The Art Site

Saturday, February 07, 2009

The Pukeko Dance

In front of me I could see a dark shape sitting near the middle of the road. As I looked, its glossy black wings quickly rose and fell a couple of times. I could see, as I rode past, that it was a pukeko (the beak gave it away) that it had been hit by a car and that it couldn't move (thus, the hopeless wing-lifting).

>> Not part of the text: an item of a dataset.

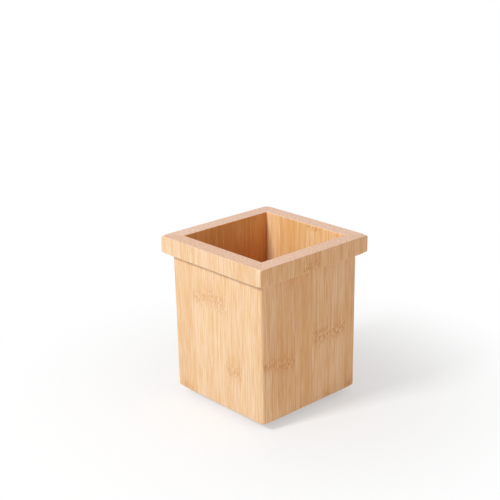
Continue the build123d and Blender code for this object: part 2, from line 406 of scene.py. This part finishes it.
def flat_bamboo(name, seams, seed, warmth):
    """Bamboo lying flat: strips side by side along Y and running along X, cut ends facing sideways."""
    colours = bpy.context.scene.holder_colours
    finish = Finish(name)
    along, across, up = finish.place()
    number = across * 0.0 + seed
    seam_line = across * 0.0
    for seam in seams:
        number = number + (across - seam).above(0.0)
        seam_line = seam_line + (across - seam).bell(0.3)
    warp = (finish.noise(across * 0.05, number, along * 0.03) - 0.5) * 3.0
    fibre_place = across + warp
    fine = finish.noise(fibre_place * 0.95, along * 0.035, number * 5.3 + up * 0.2, detail=3.0, rough=0.6)
    broad = finish.noise(fibre_place * 0.25, along * 0.010, number * 2.7, detail=2.0)
    tone = finish.chance(number, seed)
    value = (0.5 + (fine - 0.5) * 2.1 + (broad - 0.5) * 1.2 + (tone - 0.5) * 0.4).step(-0.05, 1.05)
    wood = finish.mix(value, opaque(colours.dark_fibre), opaque(colours.light_fibre))
    wood = finish.mix(seam_line * 0.3, wood, opaque(colours.knuckle))
    wood = finish.mix(1.0, wood, (1.0, warmth, warmth ** 2, 1.0), "MULTIPLY")
    return finish.surface(
        Base_Color=wood, Roughness=0.55 + (fine - 0.5) * 0.12, Normal=finish.bump(fine, 0.06 * MM),
        Specular_IOR_Level=0.35)


def zinc(name, sheen):
    """Bright zinc plate: faint crystal patches in colour and roughness, and rolling lines along X."""
    finish = Finish(name)
    along, across, up = finish.place()
    patches = finish.noise(along * 0.35, across * 0.35, up * 0.35, detail=3.0)
    rolling = finish.noise(along * 0.06, across * 4.0, up * 4.0, detail=2.0)
    colour = finish.mix(patches, *ZINC)
    return finish.surface(
        Base_Color=colour, Metallic=1.0, Roughness=sheen + (patches - 0.5) * 0.2 + (rolling - 0.5) * 0.15,
        Normal=finish.bump(rolling, 0.01 * MM))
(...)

My friend Lillian, who was biking in front of me, did a U-turn and together we biked back to the pukeko. We were coming closer to the scene, when another pukeko hurried out to the injured pukeko and did a strange dance around it, flapping its wings and screeching helplessly. It was pretty pathetic. The wounded pukeko's orange legs trailed out uselessly, and he waved his wings. His friend looked down the road (I assume to check for oncoming vehicles) and raced back to the grass verge. From seemingly nowhere, three or four other pukekoes appeared and waited by the road, screeching, flapping their wings and looking at the injured pukeko.

Pathetique.

I jumped off my bike, leaving it on the grass, checked for traffic (the other pukeko had been a good example to me) then walked out on to the road. I had a moment's revulsion at the thought of actually picking the bird up, but knelt down beside it anyway. Reaching under it, I picked it up gently (it swore at me, but then settled down) and made my way over to the grass by the fence. The other pukekoes had got themselves through the fence, into an apple orchard, so I felt they must have their base over the fence somewhere. Then I tried to get the pukeko through the fence. Failure. The pukeko would not/could not get through the wire fence. It was getting late, (Lills and I had work at a strawberry farm) so I left the pukeko there, his head and shoulders part way through the fence. I wasn't sure whether or not he'd make it through, but I couldn't do much more with him.

Coming back home, I looked out for the pukeko, vaguely expecting to still see it sitting by the fence. There was no pukeko.